**DIRECTION:**
Write out the complete material exactly as it stands.

[3D code data]
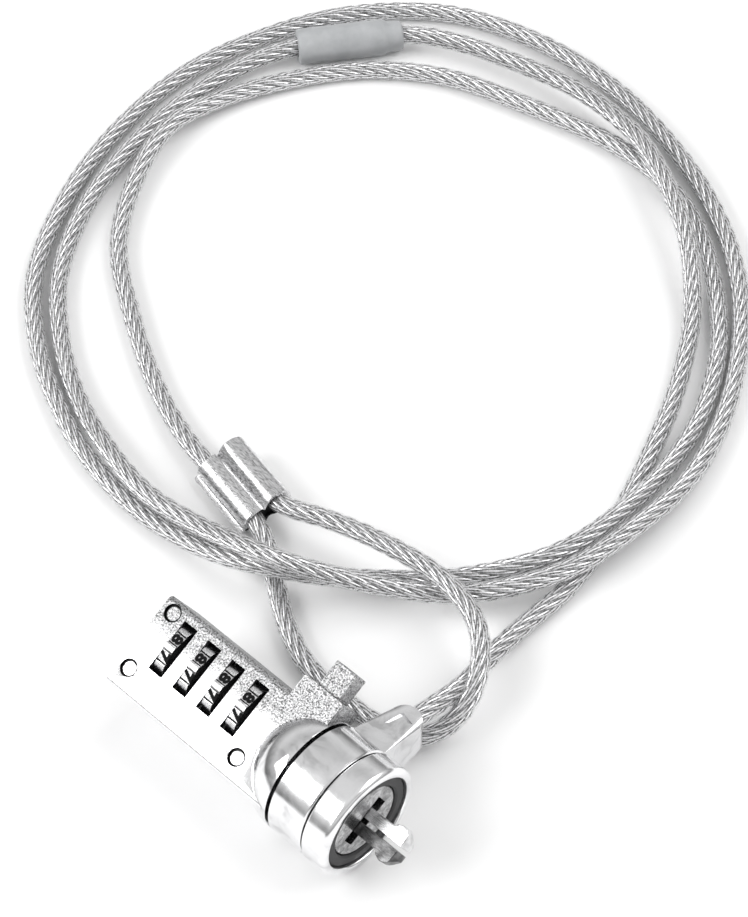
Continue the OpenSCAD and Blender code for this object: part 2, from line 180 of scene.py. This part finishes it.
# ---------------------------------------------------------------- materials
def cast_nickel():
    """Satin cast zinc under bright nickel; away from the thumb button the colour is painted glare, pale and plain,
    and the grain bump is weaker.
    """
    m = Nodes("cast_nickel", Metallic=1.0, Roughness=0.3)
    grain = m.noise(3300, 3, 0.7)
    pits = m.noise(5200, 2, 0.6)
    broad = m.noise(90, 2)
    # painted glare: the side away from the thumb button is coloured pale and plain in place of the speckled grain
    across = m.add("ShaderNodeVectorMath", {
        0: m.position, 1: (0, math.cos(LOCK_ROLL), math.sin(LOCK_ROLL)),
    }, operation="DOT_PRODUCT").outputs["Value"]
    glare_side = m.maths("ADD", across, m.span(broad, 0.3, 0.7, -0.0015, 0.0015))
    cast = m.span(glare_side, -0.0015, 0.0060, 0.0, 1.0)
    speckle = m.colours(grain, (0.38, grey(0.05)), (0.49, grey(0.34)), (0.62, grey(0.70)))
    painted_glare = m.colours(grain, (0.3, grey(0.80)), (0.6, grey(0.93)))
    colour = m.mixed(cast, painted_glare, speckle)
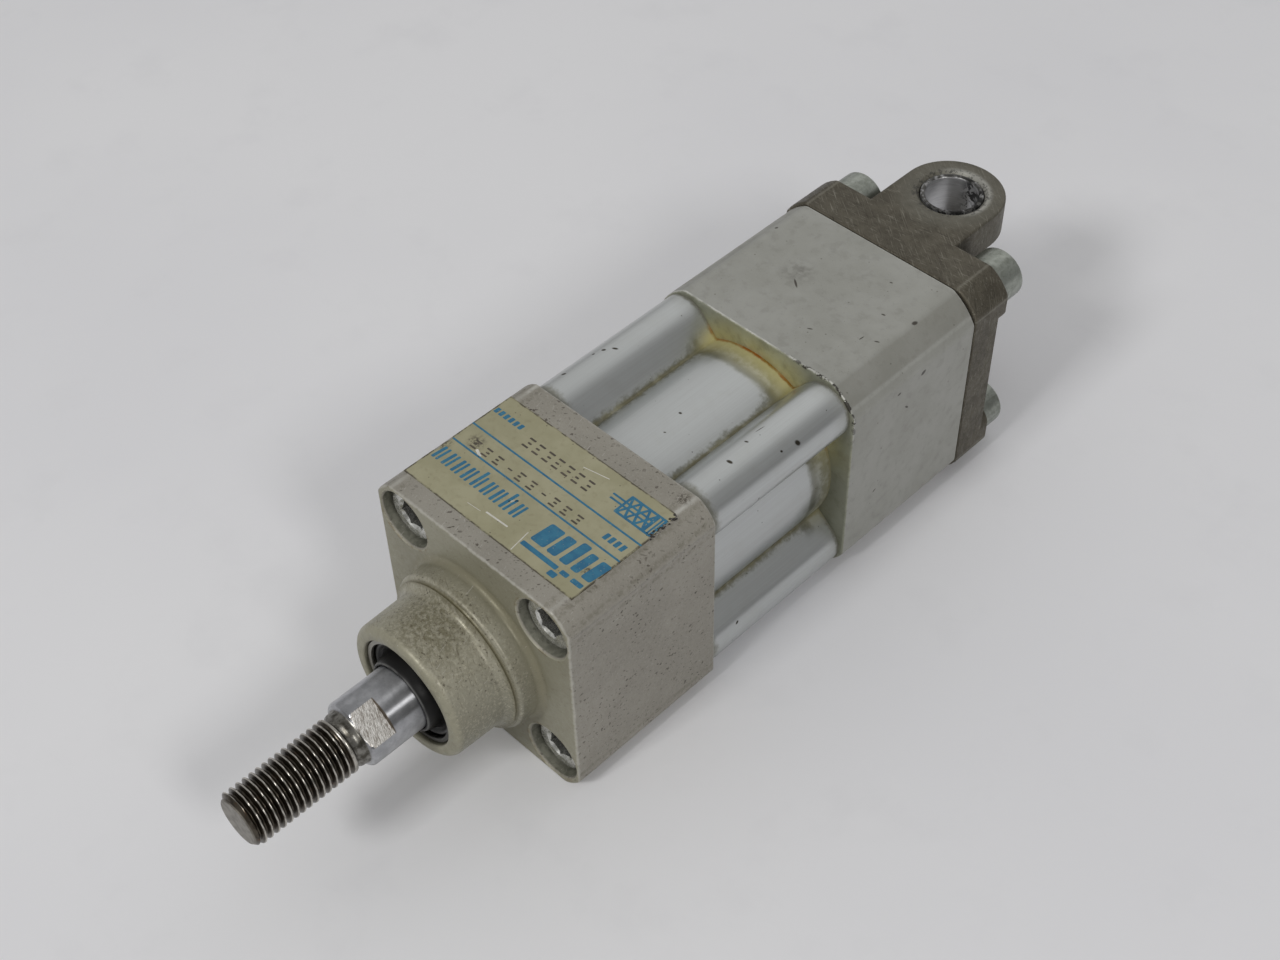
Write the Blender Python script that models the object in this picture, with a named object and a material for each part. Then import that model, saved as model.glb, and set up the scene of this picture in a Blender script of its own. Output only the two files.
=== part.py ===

**TASK RESULT:**
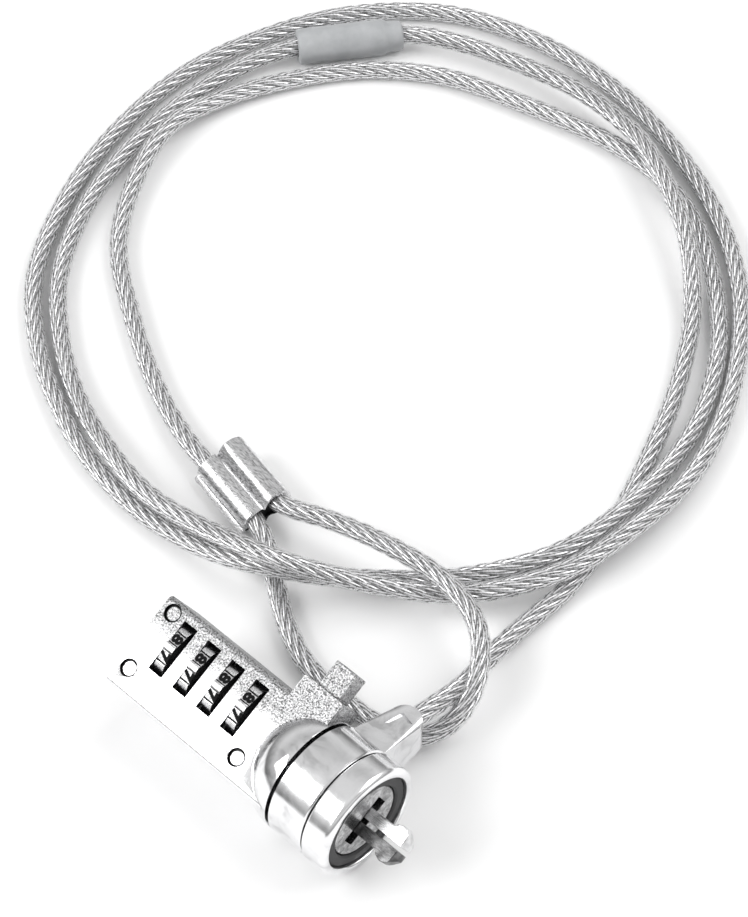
Continue the OpenSCAD and Blender code for this object: part 2, from line 180 of scene.py. This part finishes it.
# ---------------------------------------------------------------- materials
def cast_nickel():
    """Satin cast zinc under bright nickel; away from the thumb button the colour is painted glare, pale and plain,
    and the grain bump is weaker.
    """
    m = Nodes("cast_nickel", Metallic=1.0, Roughness=0.3)
    grain = m.noise(3300, 3, 0.7)
    pits = m.noise(5200, 2, 0.6)
    broad = m.noise(90, 2)
    # painted glare: the side away from the thumb button is coloured pale and plain in place of the speckled grain
    across = m.add("ShaderNodeVectorMath", {
        0: m.position, 1: (0, math.cos(LOCK_ROLL), math.sin(LOCK_ROLL)),
    }, operation="DOT_PRODUCT").outputs["Value"]
    glare_side = m.maths("ADD", across, m.span(broad, 0.3, 0.7, -0.0015, 0.0015))
    cast = m.span(glare_side, -0.0015, 0.0060, 0.0, 1.0)
    speckle = m.colours(grain, (0.38, grey(0.05)), (0.49, grey(0.34)), (0.62, grey(0.70)))
    painted_glare = m.colours(grain, (0.3, grey(0.80)), (0.6, grey(0.93)))
    colour = m.mixed(cast, painted_glare, speckle)
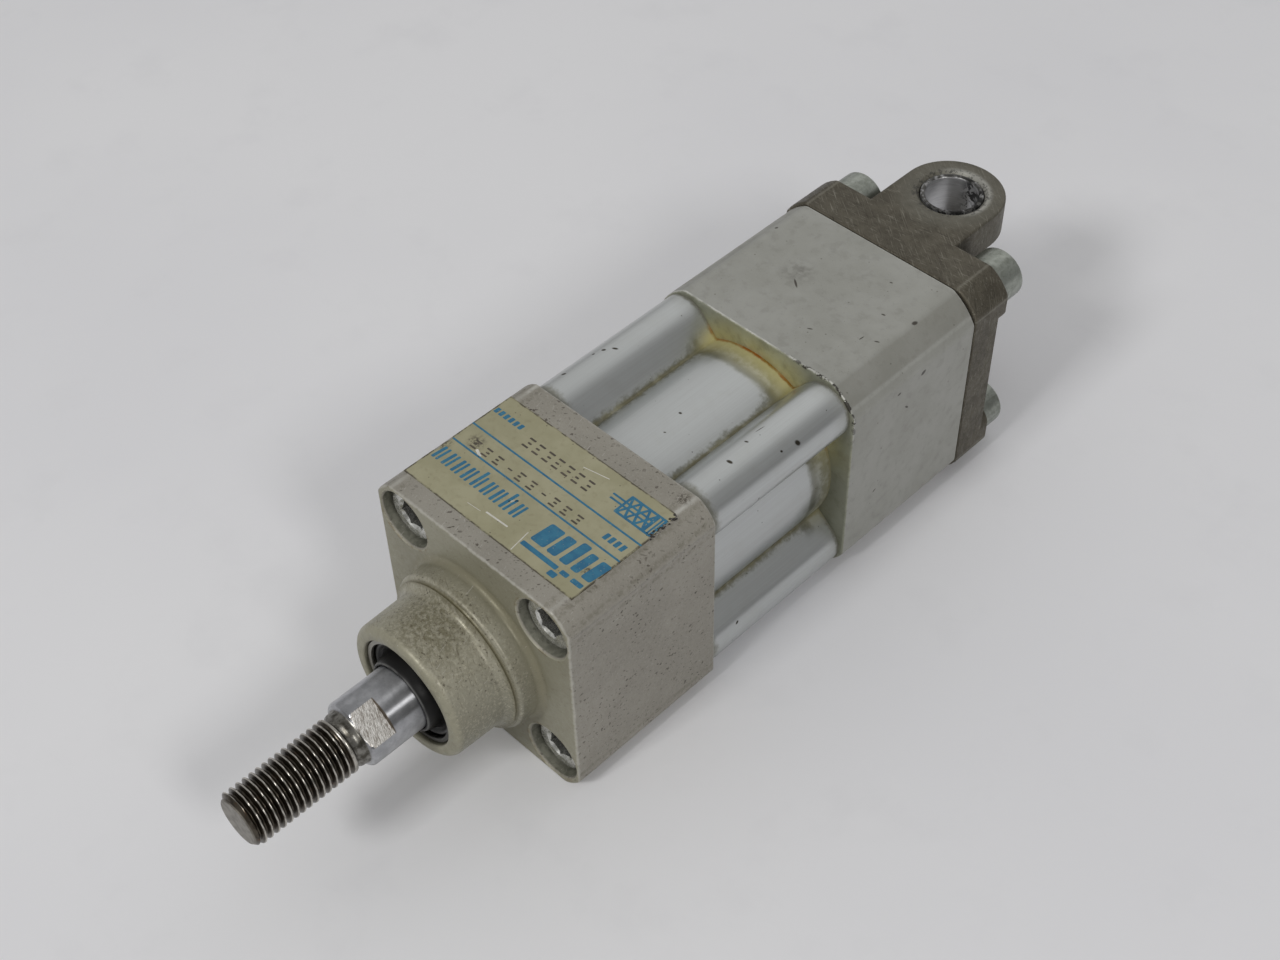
Write the Blender Python script that models the object in this picture, with a named object and a material for each part. Then import that model, saved as model.glb, and set up the scene of this picture in a Blender script of its own. Output only the two files.
=== part.py ===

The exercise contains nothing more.